* DESCRIPTION OF THE TASK: Read the data and repeat all of it exactly.

* DATA:
━━━━━━━━━━━━━━━━━━━━━━━━━━━━━━

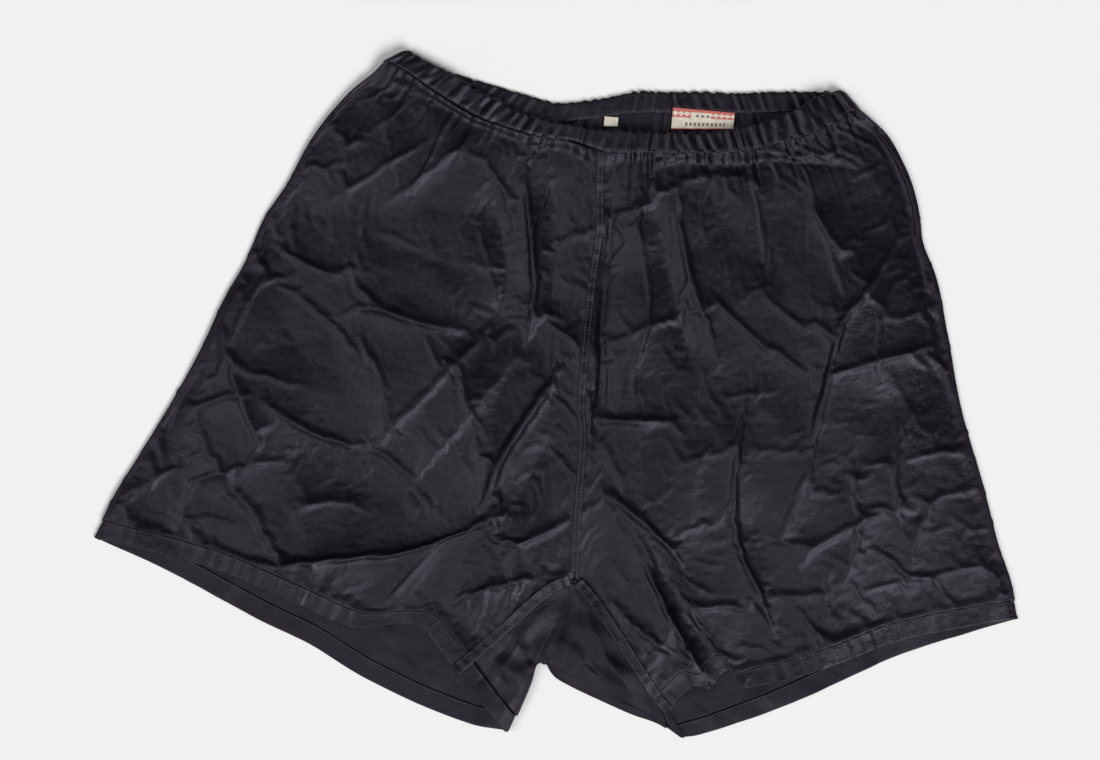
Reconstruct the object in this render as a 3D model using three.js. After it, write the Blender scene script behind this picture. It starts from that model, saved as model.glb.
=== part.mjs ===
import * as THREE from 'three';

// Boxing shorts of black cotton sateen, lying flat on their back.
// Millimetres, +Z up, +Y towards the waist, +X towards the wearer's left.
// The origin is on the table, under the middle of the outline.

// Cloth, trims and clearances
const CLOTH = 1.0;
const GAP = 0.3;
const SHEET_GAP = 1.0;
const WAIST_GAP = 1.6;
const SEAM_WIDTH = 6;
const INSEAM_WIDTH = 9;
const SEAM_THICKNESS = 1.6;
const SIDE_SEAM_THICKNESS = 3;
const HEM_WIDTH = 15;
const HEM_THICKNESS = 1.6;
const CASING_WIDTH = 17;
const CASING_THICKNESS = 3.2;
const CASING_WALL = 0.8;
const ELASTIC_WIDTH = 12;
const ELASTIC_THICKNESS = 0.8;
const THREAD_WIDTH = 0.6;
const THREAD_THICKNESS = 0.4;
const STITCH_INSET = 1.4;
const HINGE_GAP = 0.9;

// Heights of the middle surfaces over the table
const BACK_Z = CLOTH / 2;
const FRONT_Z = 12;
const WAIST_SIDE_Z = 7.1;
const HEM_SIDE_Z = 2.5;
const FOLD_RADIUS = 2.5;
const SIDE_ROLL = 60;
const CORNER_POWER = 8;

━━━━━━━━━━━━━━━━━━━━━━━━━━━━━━

* FINAL RESULT:
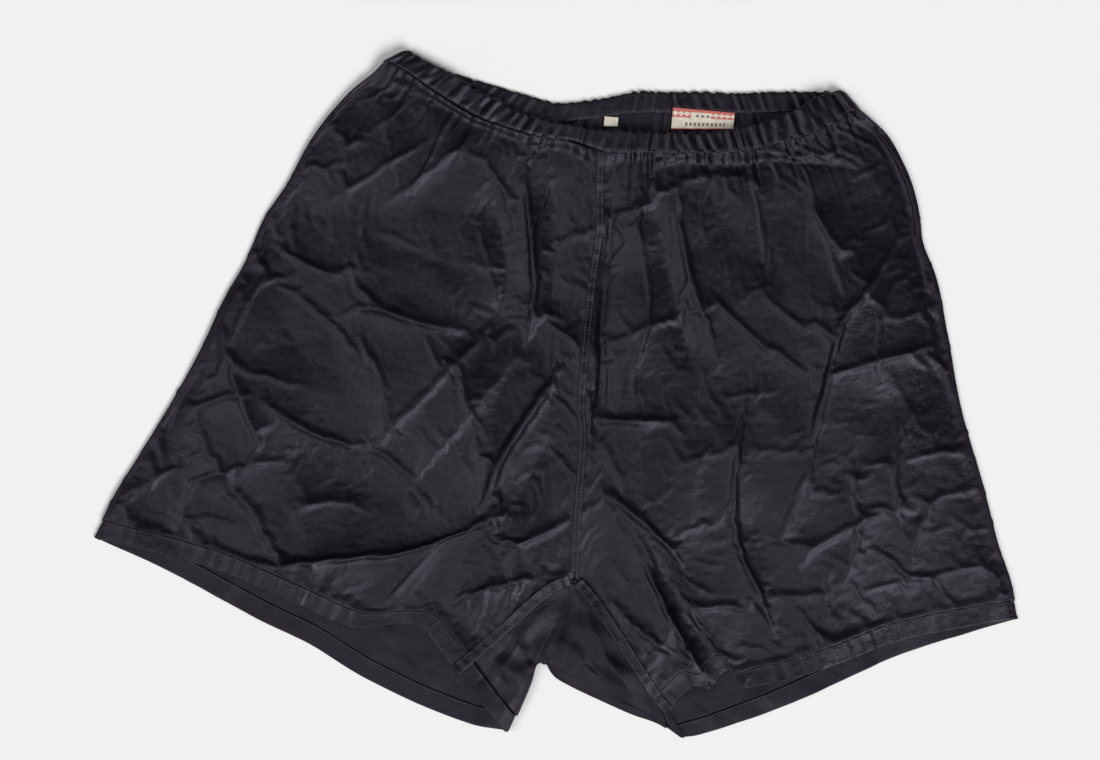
Reconstruct the object in this render as a 3D model using three.js. After it, write the Blender scene script behind this picture. It starts from that model, saved as model.glb.
=== part.mjs ===
import * as THREE from 'three';

// Boxing shorts of black cotton sateen, lying flat on their back.
// Millimetres, +Z up, +Y towards the waist, +X towards the wearer's left.
// The origin is on the table, under the middle of the outline.

// Cloth, trims and clearances
const CLOTH = 1.0;
const GAP = 0.3;
const SHEET_GAP = 1.0;
const WAIST_GAP = 1.6;
const SEAM_WIDTH = 6;
const INSEAM_WIDTH = 9;
const SEAM_THICKNESS = 1.6;
const SIDE_SEAM_THICKNESS = 3;
const HEM_WIDTH = 15;
const HEM_THICKNESS = 1.6;
const CASING_WIDTH = 17;
const CASING_THICKNESS = 3.2;
const CASING_WALL = 0.8;
const ELASTIC_WIDTH = 12;
const ELASTIC_THICKNESS = 0.8;
const THREAD_WIDTH = 0.6;
const THREAD_THICKNESS = 0.4;
const STITCH_INSET = 1.4;
const HINGE_GAP = 0.9;

// Heights of the middle surfaces over the table
const BACK_Z = CLOTH / 2;
const FRONT_Z = 12;
const WAIST_SIDE_Z = 7.1;
const HEM_SIDE_Z = 2.5;
const FOLD_RADIUS = 2.5;
const SIDE_ROLL = 60;
const CORNER_POWER = 8;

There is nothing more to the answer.